We are also seeing a rise in "Direct Sales." Authors are building their own websites or using platforms like Shopify to sell ebooks directly to their fans, bypassing the Amazon tax.
The webnovel format is the future of reading. It is fast, interactive, and meritocratic. If you are good enough, and if you work hard enough, you can find an audience.
Start writing. Build your backlog. Post that first chapter. The readers are waiting.
For those who want to practice with shorter forms before committing to a 500-chapter epic, understanding short story structure can be an excellent training ground for writing tight, punchy chapters.

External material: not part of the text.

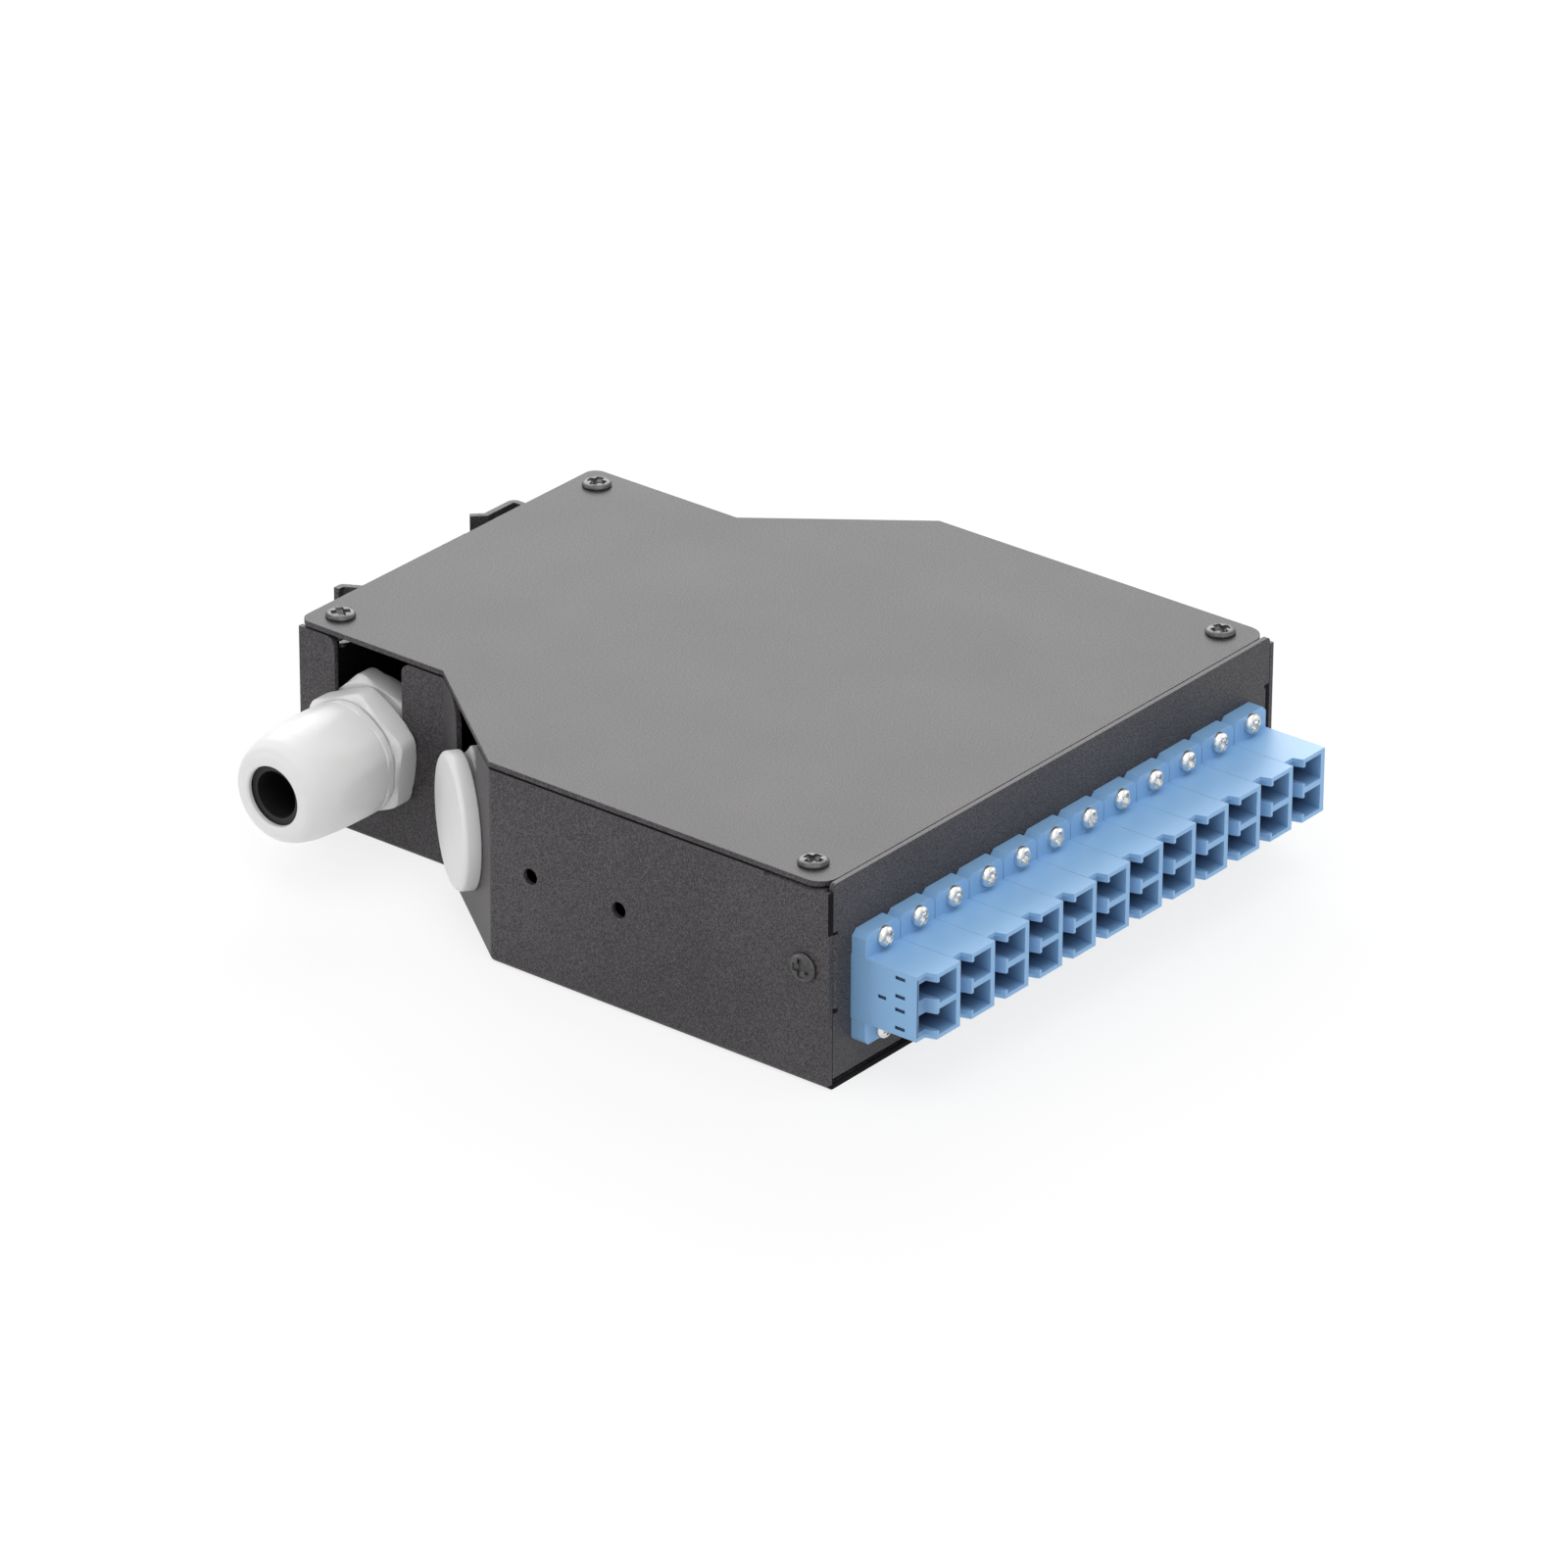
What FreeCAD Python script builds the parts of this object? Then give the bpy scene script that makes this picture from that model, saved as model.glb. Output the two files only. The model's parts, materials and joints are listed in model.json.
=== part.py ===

Frequently Asked Questions
How long should a webnovel chapter be?
The ideal length is between 1,500 and 2,500 words. This length is perfect for mobile reading sessions and allows for frequent updates without burning out the author.
Can I make money writing webnovels?
Yes, but it takes time. Most authors earn money through Patreon subscriptions by offering advanced chapters, rather than relying solely on platform ad revenue. Top authors can make six figures, but most start with modest supplementary income.
Which platform is best for beginners?
Royal Road is generally considered the best place for beginners in fantasy and sci-fi because the community is active and provides feedback. For romance, Wattpad or Inkitt are better starting points.
Do I need a professional editor?
For a web serial, you likely cannot afford a professional editor for every chapter due to the speed of release. You must learn to self-edit cleanly. Tools like Grammarly or ProWritingAid are essential for catching basic typos.
How often should I post?
Consistency is more important than frequency, but high frequency wins. Posting 3 to 5 times a week is standard for growth. Daily posting is ideal during your launch month to gain traction.
What is the "Patreon Funnel"?
It is a monetization strategy where you post free chapters on public platforms to build an audience, then direct those readers to Patreon where they pay a monthly fee to read 10-20 chapters ahead of the public release.